WORK TO DO.
Within the material below, find each line bearing the word "which" and present it.

— Begin DATASET RECORDS —

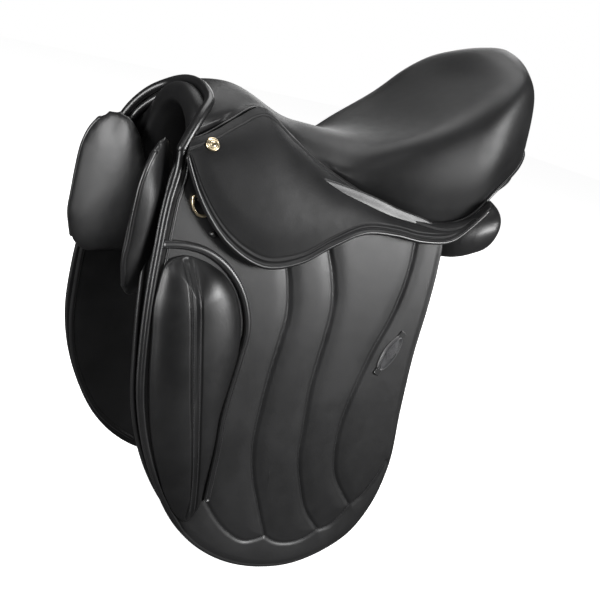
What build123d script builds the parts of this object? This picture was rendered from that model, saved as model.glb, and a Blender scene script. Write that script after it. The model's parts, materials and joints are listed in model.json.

— End DATASET RECORDS —
— Begin DATASET RECORDS —

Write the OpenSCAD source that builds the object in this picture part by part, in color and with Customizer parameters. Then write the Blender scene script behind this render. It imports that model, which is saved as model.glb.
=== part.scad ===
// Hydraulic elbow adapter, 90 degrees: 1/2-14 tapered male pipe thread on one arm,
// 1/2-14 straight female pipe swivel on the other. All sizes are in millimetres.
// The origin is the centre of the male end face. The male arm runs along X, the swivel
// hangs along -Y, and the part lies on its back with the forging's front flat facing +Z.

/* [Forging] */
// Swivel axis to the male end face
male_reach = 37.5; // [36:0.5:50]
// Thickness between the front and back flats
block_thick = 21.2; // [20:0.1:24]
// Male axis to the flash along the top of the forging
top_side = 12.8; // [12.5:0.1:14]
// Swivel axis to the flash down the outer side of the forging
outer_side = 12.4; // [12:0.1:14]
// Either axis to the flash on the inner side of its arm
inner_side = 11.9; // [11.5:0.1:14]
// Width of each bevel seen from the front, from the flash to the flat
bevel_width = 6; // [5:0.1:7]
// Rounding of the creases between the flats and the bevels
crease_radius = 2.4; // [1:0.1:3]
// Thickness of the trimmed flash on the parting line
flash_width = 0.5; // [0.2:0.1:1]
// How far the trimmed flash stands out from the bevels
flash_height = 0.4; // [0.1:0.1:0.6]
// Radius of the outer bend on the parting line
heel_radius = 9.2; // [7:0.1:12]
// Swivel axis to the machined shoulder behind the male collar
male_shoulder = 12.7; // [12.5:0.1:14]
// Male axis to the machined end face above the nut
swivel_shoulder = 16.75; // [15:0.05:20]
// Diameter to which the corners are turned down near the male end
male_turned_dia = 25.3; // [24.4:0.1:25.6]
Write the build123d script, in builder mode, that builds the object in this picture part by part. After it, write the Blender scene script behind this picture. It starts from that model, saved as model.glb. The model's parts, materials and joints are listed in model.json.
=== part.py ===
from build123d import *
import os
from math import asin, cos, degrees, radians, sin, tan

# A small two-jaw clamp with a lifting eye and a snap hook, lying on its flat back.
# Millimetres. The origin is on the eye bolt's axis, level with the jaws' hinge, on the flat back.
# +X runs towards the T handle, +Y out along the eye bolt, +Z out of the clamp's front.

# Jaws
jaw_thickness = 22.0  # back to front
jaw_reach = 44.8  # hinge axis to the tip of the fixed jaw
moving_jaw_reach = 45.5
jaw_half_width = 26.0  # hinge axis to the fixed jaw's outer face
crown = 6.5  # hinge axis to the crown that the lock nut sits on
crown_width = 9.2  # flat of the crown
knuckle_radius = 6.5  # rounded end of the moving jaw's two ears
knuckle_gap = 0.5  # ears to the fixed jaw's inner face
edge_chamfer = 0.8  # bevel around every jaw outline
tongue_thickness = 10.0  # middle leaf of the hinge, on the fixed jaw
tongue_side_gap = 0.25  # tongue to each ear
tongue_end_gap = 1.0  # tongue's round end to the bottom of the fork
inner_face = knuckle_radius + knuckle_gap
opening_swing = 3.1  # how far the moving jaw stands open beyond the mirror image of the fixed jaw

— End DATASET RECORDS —

RESPONSE TO THE TASK.
Write the OpenSCAD source that builds the object in this picture part by part, in color and with Customizer parameters. Then write the Blender scene script behind this render. It imports that model, which is saved as model.glb.
// Diameter to which the corners are turned down near the male end